RNCF Between the Wars
including the 1931 Explosion

The period between 1918 and 1939 was difficult for RNCF. After the Armistice it was decided that there was considerable over capacity in production and there were furious battles between the Treasury and the Admiralty about what was a suitable production rate during peacetime. The Treasury was of the view that the current stock piles in 1918 would last for many years, however the Admiralty pointed out that Cordite deteriorates with time and must be replaced on a regular basis. One aspect of the work at Holton Heath was the environmental testing of samples of every batch to decide when it should be recalled.

Throughout this period improvements were made in manufacturing techniques, notably the introduction of a solventless method which avoided the need for acetone.

Undoubtedly a major event in the life of the factory during this period was the explosion of one of the two glycerine nitrators with the loss of ten lives in 1931. After consideration this was replaced with equipment which allowed continuous production as opposed to the old batch production technique.

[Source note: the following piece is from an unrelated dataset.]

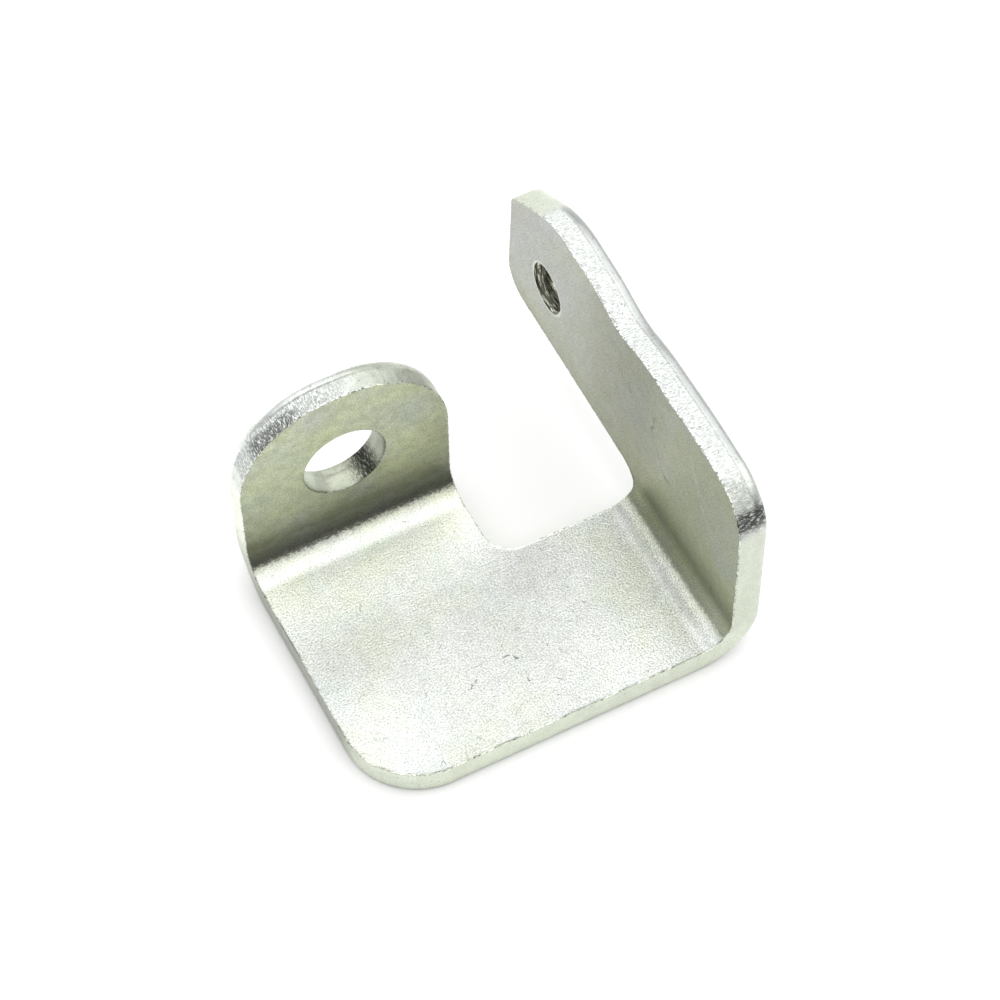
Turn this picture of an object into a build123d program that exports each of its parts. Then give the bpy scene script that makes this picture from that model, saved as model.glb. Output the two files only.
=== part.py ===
from build123d import *
from collections import Counter
from math import atan2, pi, tan
import os

# Folded and tapped bracket, one piece of zinc-plated sheet steel. Millimetres, +Z up.
# The base lies flat. A round-topped ear with a plain hole is folded up along its rear edge. A longer arm with a
# tapped hole is folded up along its right edge and reaches back past the ear, across a notch in the sheet.
# Sizes run back (+Y) from the base's front edge, across (+X) from its left edge and up from its underside.
# The finished part's origin is under the middle of its bounding box, on the plane of the underside.

# Sheet and folds
sheet = 3.0
bend_inner = 3.2
roll_radius = 0.45          # rounding that blanking draws into the rim of the outer skin

# Base
base_width = 40.0           # left edge to the arm's outer face
base_depth = 31.7           # front edge to the ear's outer face
base_corner = 7.6           # front left corner
notch_depth = 12.9          # ear's outer face to the notch's front edge
notch_corner = 3.0

# Ear
ear_width = 21.8
ear_crown_flat = 1.7        # level stretch between the two rounded shoulders
hole_diameter = 8.5
hole_height = 13.75
hole_to_crown = 10.25
hole_entry = 0.15           # rounding at the inner face, where the punch went in
hole_torn = 1.1             # length of the torn, flared wall at the outer face
hole_flare = 0.15           # how far that wall opens out

# Arm's outline, as the corner points of its rounded corners, from front to tip
arm_height = 26.45          # shoulder over the tapped hole
front_drop = 2.05           # front top corner, below the shoulder
front_corner = 7.9
crest_back = 10.5
crest_drop = 1.2
crest_radius = 40.0
waist_behind_notch = 4.5
waist_drop = 1.95
waist_radius = 9.0
waist_front_run = 4.8       # from the waist forward to where the edge levels out
waist_rear_run = 4.6        # from the waist back to where it levels out
waist_rear_drop = 0.8
waist_run_radius = 14.0
arm_reach = 45.6
shoulder_to_tip = 9.7
shoulder_radius = 11.0
tip_top_drop = 5.25         # end of the sloping edge, below the shoulder
tip_lean = 0.9              # how far the end edge leans forward at its top
tip_top_corner = 1.6
tip_foot_height = 7.75
tip_foot_corner = 3.1
root_height = 6.4           # the lower edge, where it meets the notch
root_corner = 3.0

# Tapped hole, M6: bored to the thread's minor diameter and countersunk from both faces
tap_minor = 5.0
tap_mouth = 6.0
tap_to_tip = 8.3
tap_height = 15.0

bend_outer = bend_inner + sheet
notch_front = base_depth - notch_depth
waist_back = notch_front + waist_behind_notch
ear_height = hole_height + hole_to_crown
ear_shoulder = (ear_width - ear_crown_flat) / 2
hole_radius = hole_diameter / 2
countersink = (tap_mouth - tap_minor) / 2
near = 1e-4


def folded_section(reach, height):
    """Section across one fold: a level leg, the bend and an upright leg."""
    outer = FilletPolyline((0, 0), (reach, 0), (reach, height), radius=bend_outer)
    inner = FilletPolyline(
        (reach - sheet, height), (reach - sheet, sheet), (0, sheet), radius=bend_inner
    )
    return make_face([outer, Line(outer @ 1, inner @ 0), inner, Line(inner @ 1, outer @ 0)])


def fitting_radius(before, corner, after, radius):
    """The corner's radius, or the largest that its two sides have room for."""
    sides = [Vector(*before) - Vector(*corner), Vector(*after) - Vector(*corner)]
    opening = abs(atan2(sides[0].cross(sides[1]).Z, sides[0].dot(sides[1])))
    room = min(side.length for side in sides) * 0.49
    return min(radius, room * tan(opening / 2)) if opening < pi - near else 0


def rounded_outline(corners):
    """Closed outline through (along, up, radius) corners."""
    points = [(along, up) for along, up, _ in corners]
    radii = [
        fitting_radius(points[i - 1], points[i], points[(i + 1) % len(points)], corner[2])
        for i, corner in enumerate(corners)
    ]
    return make_face(FilletPolyline(*points, radius=radii, close=True))


def ear_leg():
    """Left strip of the base with the ear standing at its rear."""
    strip = extrude(Plane.YZ * folded_section(base_depth, ear_height), ear_width)
    outline = rounded_outline([
        (0, 0, 0),
        (ear_width, 0, 0),
        (ear_width, ear_height, ear_shoulder),
        (0, ear_height, ear_shoulder),
    ])
    return strip & extrude(Plane.XZ * outline, -base_depth)


def arm_leg():
    """Front strip of the base with the arm standing at its right and reaching back."""
    strip = extrude(Plane.XZ * folded_section(base_width, arm_height), -arm_reach)
    outline = rounded_outline([
        (0, 0, 0),
        (0, arm_height - front_drop, front_corner),
        (crest_back, arm_height - crest_drop, crest_radius),
        (waist_back - waist_front_run, arm_height - crest_drop, waist_run_radius),
        (waist_back, arm_height - waist_drop, waist_radius),
        (waist_back + waist_rear_run, arm_height - waist_rear_drop, waist_run_radius),
        (arm_reach - shoulder_to_tip, arm_height, shoulder_radius),
        (arm_reach - tip_lean, arm_height - tip_top_drop, tip_top_corner),
        (arm_reach, tip_foot_height, tip_foot_corner),
        (notch_front, root_height, root_corner),
        (notch_front, 0, 0),
    ])
    return strip & extrude(Plane.YZ * outline, base_width)


def round_plan_corner(body, x, y, radius):
    """Round the base's upright edge at one place in plan."""
    edge = body.edges().filter_by(Axis.Z).sort_by_distance((x, y, sheet / 2))[0]
    return fillet(edge, radius)


def on_outer_skin(face):
    """True for the underside, the outer faces of the ear and the arm, and the outside of both bends."""
    if face.geom_type == GeomType.CYLINDER:
        return abs(face.radius - bend_outer) < near
    low, high = face.bounding_box().min, face.bounding_box().max
    underside = high.Z < near
    ear_back = low.Y > base_depth - near and high.Y < base_depth + near
    arm_outside = low.X > base_width - near
    return underside or ear_back or arm_outside


def roll_rim(body):
    """Round the rim of the outer skin, which the die drew down when the blank was cut."""
    uses = Counter(edge for face in filter(on_outer_skin, body.faces()) for edge in face.edges())
    return fillet([edge for edge, count in uses.items() if count == 1], roll_radius)


def turned(profile):
    """Body of revolution about +Z from (radius, height) points that start and end on the axis."""
    return revolve(Plane.XZ * make_face(Polyline(*profile, close=True)), Axis.Z)


def punched_hole():
    """Space of the ear's plain hole: sheared wall, then the torn and flared wall, along +Y."""
    space = turned([
        (0, 0),
        (hole_radius, 0),
        (hole_radius, sheet - hole_torn),
        (hole_radius + hole_flare, sheet),
        (0, sheet),
    ])
    inner_face = Plane((ear_width / 2, base_depth - sheet, hole_height), x_dir=(1, 0, 0), z_dir=(0, 1, 0))
    return inner_face * space


def tapped_hole():
    """Space of the arm's tapped hole to the thread's minor diameter, countersunk both sides, along +X."""
    space = turned([
        (0, 0),
        (tap_mouth / 2, 0),
        (tap_minor / 2, countersink),
        (tap_minor / 2, sheet - countersink),
        (tap_mouth / 2, sheet),
        (0, sheet),
    ])
    inner_face = Plane(
        (base_width - sheet, arm_reach - tap_to_tip, tap_height), x_dir=(0, 1, 0), z_dir=(1, 0, 0)
    )
    return inner_face * space


def round_hole_entry(body):
    """Round the plain hole's rim on the ear's inner face."""
    rim = body.edges().filter_by(GeomType.CIRCLE).sort_by_distance(
        (ear_width / 2 + hole_radius, base_depth - sheet, hole_height)
    )[0]
    return fillet(rim, hole_entry)


def bracket():
    body = ear_leg() + arm_leg()
    body = round_plan_corner(body, ear_width, notch_front, notch_corner)
    body = round_plan_corner(body, 0, 0, base_corner)
    body = roll_rim(body)
    body = round_hole_entry(body - punched_hole() - tapped_hole())
    box = body.bounding_box()
    return Pos(-box.center().X, -box.center().Y, -box.min.Z) * body


os.makedirs("parts", exist_ok=True)
export_step(bracket(), "parts/bracket.step")
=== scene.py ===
import math

import bpy
import numpy as np
from mathutils import Matrix, Vector
from mathutils.geometry import delaunay_2d_cdt


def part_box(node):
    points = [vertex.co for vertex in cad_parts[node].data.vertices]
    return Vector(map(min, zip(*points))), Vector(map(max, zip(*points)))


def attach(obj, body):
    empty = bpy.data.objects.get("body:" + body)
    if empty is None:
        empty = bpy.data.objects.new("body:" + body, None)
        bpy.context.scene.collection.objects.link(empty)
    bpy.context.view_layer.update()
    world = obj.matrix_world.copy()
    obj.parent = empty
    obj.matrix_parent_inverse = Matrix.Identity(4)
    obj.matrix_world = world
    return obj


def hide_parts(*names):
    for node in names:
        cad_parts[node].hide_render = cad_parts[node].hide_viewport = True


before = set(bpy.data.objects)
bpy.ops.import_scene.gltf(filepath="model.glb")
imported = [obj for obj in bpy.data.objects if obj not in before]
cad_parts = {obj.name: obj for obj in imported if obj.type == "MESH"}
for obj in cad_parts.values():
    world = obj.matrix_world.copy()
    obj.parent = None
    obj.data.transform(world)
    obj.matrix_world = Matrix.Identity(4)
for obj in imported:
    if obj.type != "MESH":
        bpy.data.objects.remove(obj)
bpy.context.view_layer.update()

MM = 0.001
SEED = 7

# ---- The folded sheet, in millimetres ---------------------------------------------------------
# Sizes run back (+Y) from the base's front edge, across (+X) from its left edge and up from its
# underside. A flat place is (across, back) on the unfolded sheet, and a height there counts from
# the outer skin (0) to the inner skin (SHEET).
SHEET = 3.0
MID = SHEET / 2
BEND_INNER = 3.2
BEND_OUTER = BEND_INNER + SHEET
BEND_MIDDLE = BEND_INNER + MID
QUARTER = BEND_MIDDLE * math.pi / 2          # flat length of one bend

BASE_WIDTH = 40.0
BASE_DEPTH = 31.7
BASE_CORNER = 7.6
NOTCH_FRONT = 18.8
NOTCH_CORNER = 3.0

EAR_WIDTH = 21.8
EAR_HEIGHT = 24.0
EAR_SHOULDER = 10.05

ARM_HEIGHT = 26.45
ARM_REACH = 45.6
WAIST_BACK = 23.3

BEND_RIGHT = BASE_WIDTH - BEND_OUTER         # where the arm's bend starts, across
BEND_REAR = BASE_DEPTH - BEND_OUTER          # where the ear's bend starts, back
ARM_START = BEND_RIGHT + QUARTER             # where the arm starts, across
EAR_START = BEND_REAR + QUARTER              # where the ear starts, back
NOTCH_MIDDLE = (EAR_WIDTH + BEND_RIGHT) / 2  # the ear lies left of it and the arm right of it

ARM_CORNERS = (                              # back, height and radius, from the front to the notch
    (0.0, ARM_HEIGHT - 2.05, 7.9),           # front corner
    (10.5, ARM_HEIGHT - 1.2, 40.0),          # crest
    (WAIST_BACK - 4.8, ARM_HEIGHT - 1.2, 14.0),
    (WAIST_BACK, ARM_HEIGHT - 1.95, 9.0),    # waist
    (WAIST_BACK + 4.6, ARM_HEIGHT - 0.8, 14.0),
    (ARM_REACH - 9.7, ARM_HEIGHT, 11.0),     # shoulder
    (ARM_REACH - 0.9, ARM_HEIGHT - 5.25, 1.6),   # tip
    (ARM_REACH, 7.75, 3.1),                  # foot
    (NOTCH_FRONT, 6.4, 3.0),                 # corner of the notch
)

# Mesh
MARGIN = 0.9                                 # ring of fine mesh round every edge
EDGE_STEP = 0.19                             # spacing of mesh columns along an edge
TAP_STEP = 0.1                               # and round the tapped hole
FIELD_STEP = 0.55                            # spacing of mesh points across the skins
SHARP_ANGLE = math.radians(50)

# Looks of an edge, as distances from it
WALL_REACH = 0.14                            # how far onto the inner skin the cut wall's look runs
ROLL_REACH = 0.55                            # and onto the outer skin, over its rounded rim
WALL_SOFT = 0.1                              # and over what distance it fades
RIM_REACH = 0.25                             # radius of the inner rim's painted shade and painted highlight
RIM_SQUASH = 0.8                             # and how it shrinks through the sheet
THREAD_INSET = 0.02                          # where the thread's painted shade starts, from a skin
THREAD_SOFT = 0.06                           # and over what distance it fades in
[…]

This equipment was bought from, and installed by, a German company who took full advantage of access to the factory to make notes. German Luftwaffe photographs of the factory taken in 1940 showed the various parts of the plant listed.

At the same time as the new equipment was being installed steps were being taken to ensure that RNCF could quickly go to maximum production in the event of war. Precautions were also taken to protect the factory.